> Task requirements: Every line below must be reproduced exactly. Copy them all.

> Input for this task:
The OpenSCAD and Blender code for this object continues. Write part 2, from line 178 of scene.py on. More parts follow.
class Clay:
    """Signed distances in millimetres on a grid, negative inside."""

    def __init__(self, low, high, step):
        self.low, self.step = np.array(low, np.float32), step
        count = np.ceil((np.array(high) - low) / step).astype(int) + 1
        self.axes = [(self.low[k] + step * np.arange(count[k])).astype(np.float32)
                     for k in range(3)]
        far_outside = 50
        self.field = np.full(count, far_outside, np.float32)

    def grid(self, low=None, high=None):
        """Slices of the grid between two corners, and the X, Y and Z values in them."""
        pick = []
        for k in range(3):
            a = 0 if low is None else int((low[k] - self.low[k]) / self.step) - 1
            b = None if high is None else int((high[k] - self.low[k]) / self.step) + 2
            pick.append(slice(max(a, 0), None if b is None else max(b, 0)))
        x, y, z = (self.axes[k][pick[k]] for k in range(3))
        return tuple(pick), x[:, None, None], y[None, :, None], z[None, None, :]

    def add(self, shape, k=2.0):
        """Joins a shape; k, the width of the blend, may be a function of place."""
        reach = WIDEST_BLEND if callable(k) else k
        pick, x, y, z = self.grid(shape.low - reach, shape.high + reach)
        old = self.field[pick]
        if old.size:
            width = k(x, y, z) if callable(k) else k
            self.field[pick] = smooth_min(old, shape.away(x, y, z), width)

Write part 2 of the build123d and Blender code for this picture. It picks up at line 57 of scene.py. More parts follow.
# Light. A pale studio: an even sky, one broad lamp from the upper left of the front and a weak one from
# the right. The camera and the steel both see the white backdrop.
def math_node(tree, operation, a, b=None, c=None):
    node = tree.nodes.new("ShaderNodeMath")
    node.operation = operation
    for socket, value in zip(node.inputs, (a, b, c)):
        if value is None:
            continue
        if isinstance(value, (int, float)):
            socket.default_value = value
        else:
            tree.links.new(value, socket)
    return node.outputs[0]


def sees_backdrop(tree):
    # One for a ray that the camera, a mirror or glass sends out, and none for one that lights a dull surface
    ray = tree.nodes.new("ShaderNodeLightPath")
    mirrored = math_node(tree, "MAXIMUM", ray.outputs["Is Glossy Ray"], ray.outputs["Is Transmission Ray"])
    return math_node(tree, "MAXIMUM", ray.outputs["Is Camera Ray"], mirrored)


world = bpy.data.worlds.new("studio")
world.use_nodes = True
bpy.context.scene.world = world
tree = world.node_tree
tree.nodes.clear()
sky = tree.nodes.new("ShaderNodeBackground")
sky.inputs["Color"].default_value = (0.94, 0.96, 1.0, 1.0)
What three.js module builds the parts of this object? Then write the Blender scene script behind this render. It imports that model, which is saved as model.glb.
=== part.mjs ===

> Output for this exercise:
The OpenSCAD and Blender code for this object continues. Write part 2, from line 178 of scene.py on. More parts follow.
class Clay:
    """Signed distances in millimetres on a grid, negative inside."""

    def __init__(self, low, high, step):
        self.low, self.step = np.array(low, np.float32), step
        count = np.ceil((np.array(high) - low) / step).astype(int) + 1
        self.axes = [(self.low[k] + step * np.arange(count[k])).astype(np.float32)
                     for k in range(3)]
        far_outside = 50
        self.field = np.full(count, far_outside, np.float32)

    def grid(self, low=None, high=None):
        """Slices of the grid between two corners, and the X, Y and Z values in them."""
        pick = []
        for k in range(3):
            a = 0 if low is None else int((low[k] - self.low[k]) / self.step) - 1
            b = None if high is None else int((high[k] - self.low[k]) / self.step) + 2
            pick.append(slice(max(a, 0), None if b is None else max(b, 0)))
        x, y, z = (self.axes[k][pick[k]] for k in range(3))
        return tuple(pick), x[:, None, None], y[None, :, None], z[None, None, :]

    def add(self, shape, k=2.0):
        """Joins a shape; k, the width of the blend, may be a function of place."""
        reach = WIDEST_BLEND if callable(k) else k
        pick, x, y, z = self.grid(shape.low - reach, shape.high + reach)
        old = self.field[pick]
        if old.size:
            width = k(x, y, z) if callable(k) else k
            self.field[pick] = smooth_min(old, shape.away(x, y, z), width)

Write part 2 of the build123d and Blender code for this picture. It picks up at line 57 of scene.py. More parts follow.
# Light. A pale studio: an even sky, one broad lamp from the upper left of the front and a weak one from
# the right. The camera and the steel both see the white backdrop.
def math_node(tree, operation, a, b=None, c=None):
    node = tree.nodes.new("ShaderNodeMath")
    node.operation = operation
    for socket, value in zip(node.inputs, (a, b, c)):
        if value is None:
            continue
        if isinstance(value, (int, float)):
            socket.default_value = value
        else:
            tree.links.new(value, socket)
    return node.outputs[0]


def sees_backdrop(tree):
    # One for a ray that the camera, a mirror or glass sends out, and none for one that lights a dull surface
    ray = tree.nodes.new("ShaderNodeLightPath")
    mirrored = math_node(tree, "MAXIMUM", ray.outputs["Is Glossy Ray"], ray.outputs["Is Transmission Ray"])
    return math_node(tree, "MAXIMUM", ray.outputs["Is Camera Ray"], mirrored)


world = bpy.data.worlds.new("studio")
world.use_nodes = True
bpy.context.scene.world = world
tree = world.node_tree
tree.nodes.clear()
sky = tree.nodes.new("ShaderNodeBackground")
sky.inputs["Color"].default_value = (0.94, 0.96, 1.0, 1.0)
What three.js module builds the parts of this object? Then write the Blender scene script behind this render. It imports that model, which is saved as model.glb.
=== part.mjs ===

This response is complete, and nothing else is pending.